Conference participants suggested new programs modeled on Nunn-Lugar to address global threats. Russian foreign policy expert Sergei Karaganov proposed what he called an international coalition or ``holy alliance'' to prevent catastrophic terrorism, and to jointly develop civil defense programs.
Lugar called for the Nunn-Lugar program to be expanded to target what he called the nexus between terrorists and weapons of mass destruction.
Specifically, he proposed that the program be extended to fund dismantlement of conventional submarines, many of which are fueled by highly enriched nuclear fuel; to reduce the threat from tactical nuclear weapons, which are more portable than the strategic ones the program addresses; and to complete security upgrades for nuclear storage facilities.

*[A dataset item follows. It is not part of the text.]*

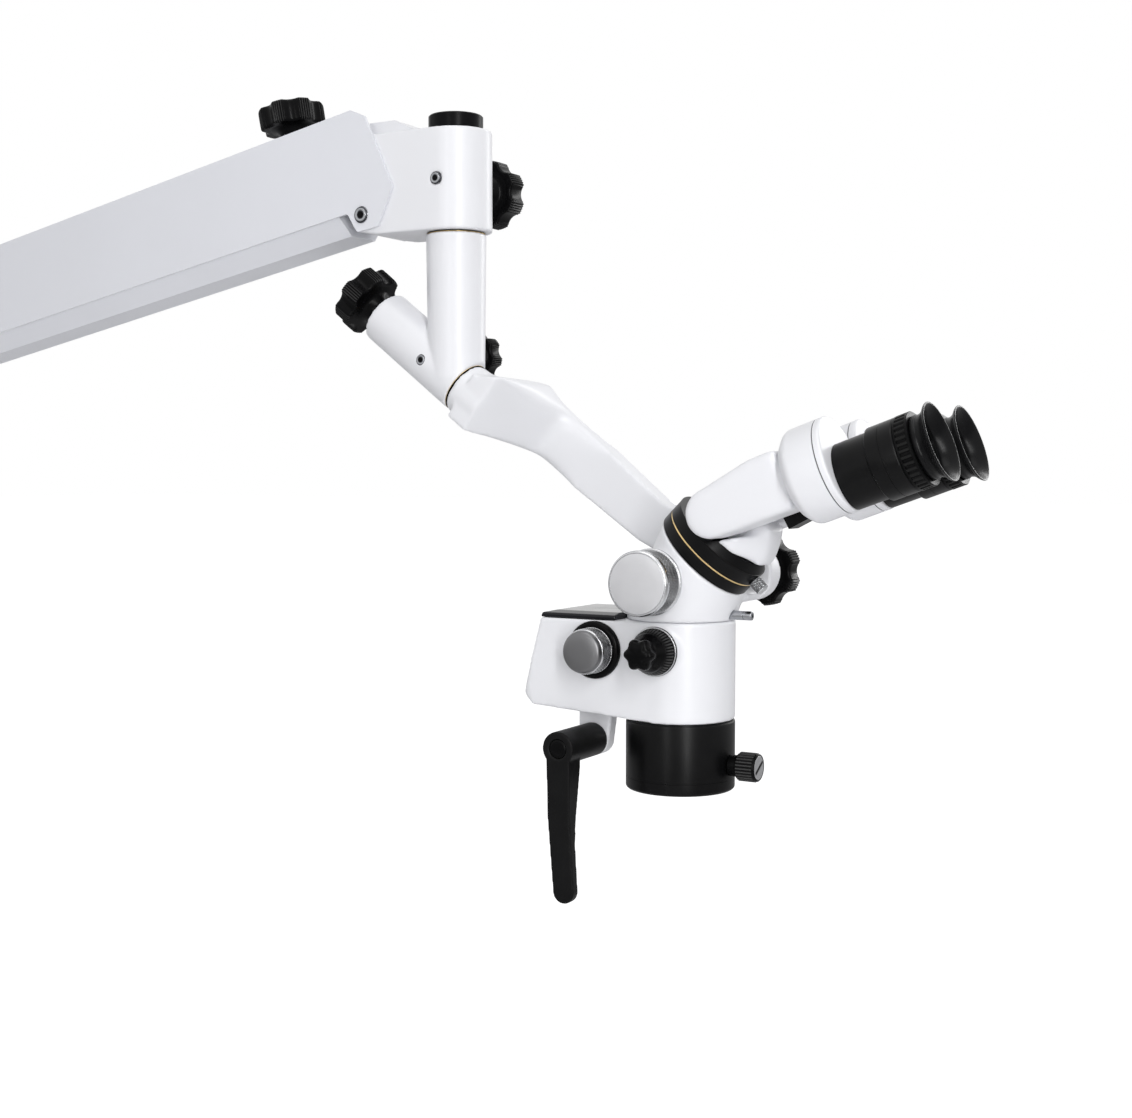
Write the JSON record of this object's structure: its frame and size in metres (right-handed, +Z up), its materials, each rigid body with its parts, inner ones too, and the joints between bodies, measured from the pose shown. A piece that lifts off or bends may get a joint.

``Acquiring weapons and materials is the hardest step for the terrorists to take, and the easiest step for us to stop,'' Nunn said.
Andrei Kokoshin, a former Russian security council chief, said that the coalition working to reduce the threat of weapons of mass destruction should be widened to include Islamic nations. He also said more work needed to be done through the United Nations, which he said was the only international organization recognized as legitimate by most nations.
He also urged law enforcement agencies to make a radical turnabout, changing from their Cold War-era ways and sharing information more freely.
``We have to make a very substantial change in all existing mechanisms of law enforcement agencies, so they work adequately to meet the threats that have emerged especially since Sept. 11,'' he said.
The joint threat reduction program was launched in December 1991 and has been promoted through more than two dozen projects. About $8.5 billion have been earmarked for the program through fiscal year 2003.